The Screening Room. As in the movie, players see a presentation in a theatre environment-- a clip from the movie plays and the players need to recall all of the details to answer correctly. Its fun: watch the dinosaurs with careful detail, only to be asked "How many lights were there." As the difficulty ramps up, the questions get harder.
On the Plains-- you need to spot a dinosaur through the mists and identify it. Is that an allosaur or an edmontonsaurus? You have to be REALLY up on your dinosaurs to get this challenge. It does come with an all-play chance if the main player doesn't get it right; but it boils down to all-guess mode for the most part.
The Museum section is multiple choice trivia. It's multiple choice, so as a paleo-neophyte, I found it the most painless part of the game
The Laboratory is a pattern match-up-- get the top, the middle and the bottom of a creature matched-up. There doesn't seem to be much of a challenge as its open ended (let them scroll until you get the match that works best for you.
In the Fossil challenge, you have so many chances to uncover dinosaur fossils. Click on a section of the screen and expose bones or more dirt.
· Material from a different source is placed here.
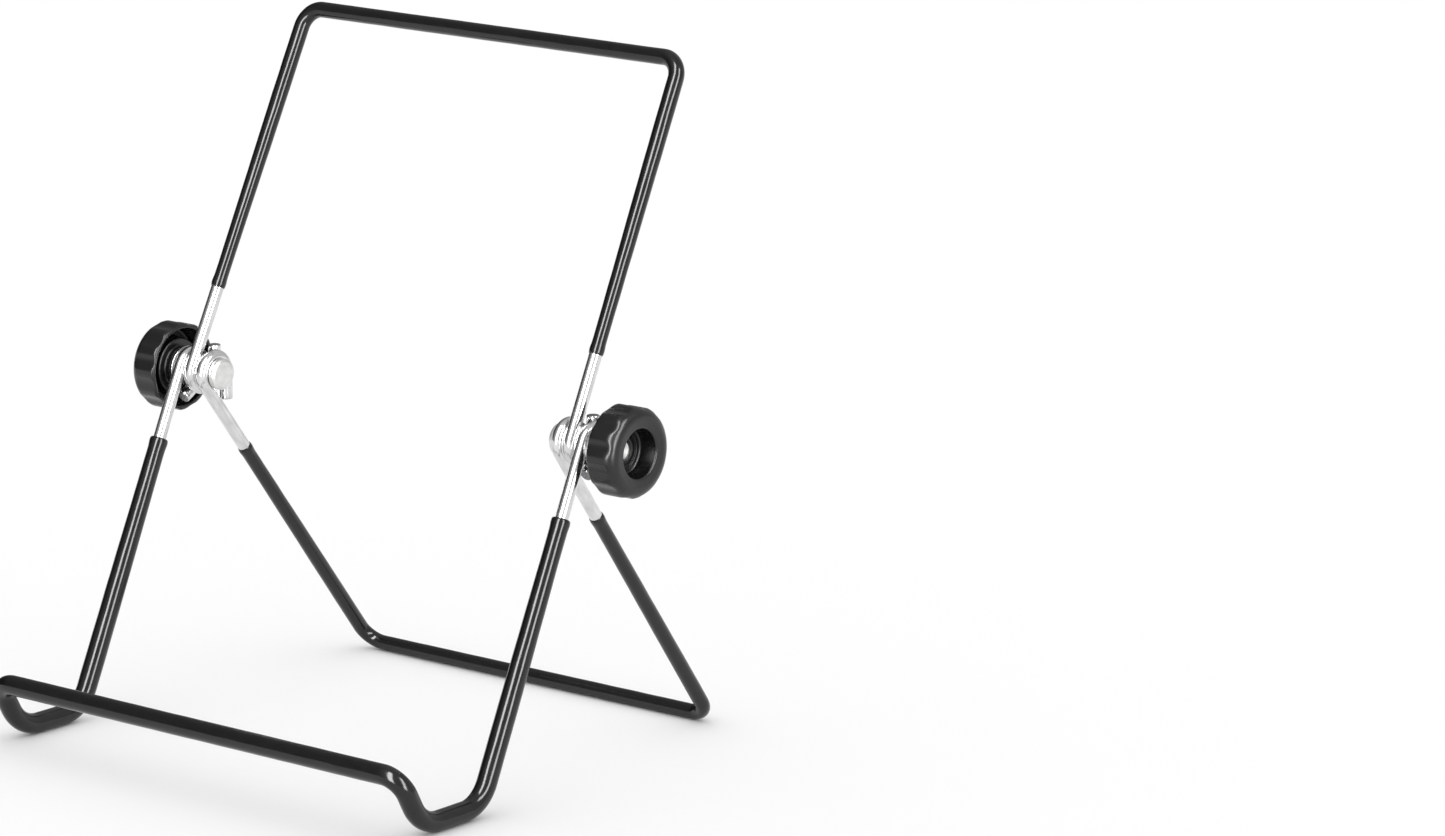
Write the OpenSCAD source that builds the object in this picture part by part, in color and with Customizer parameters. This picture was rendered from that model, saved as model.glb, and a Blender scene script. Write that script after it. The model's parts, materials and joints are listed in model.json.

As the difficulty level climbs you get fewer tries before you fail. Some palaeontologists may be daunted by the level of dino-trivia required in the [section]. Beyond that, the questions get repeated frequently-- sometimes twice in a row for two different players.
The Jungle Maze sends players into a pick-a-path driving game. Choose one of five paths and recall how it branches. Navigate it successfully to take samples back to the lab. This is one of those annoying elements because the five paths have few jogs. Memorize them and you're set.
Conclusion
The criticism of this game is common to all DVD games-- there isn't enough randomness so you keep trekking over the same territory. There is a passing linkage between the game pieces and the DVD game. I wish they had shed the board and packaging (e.g. 1'x1' box to hold a DVD and game pieces) altogether to make this a great portable DVD game. You have to love dinosaurs to love this game. If you do; or if you have a budding fossil hunter in the house, this game is worth your while.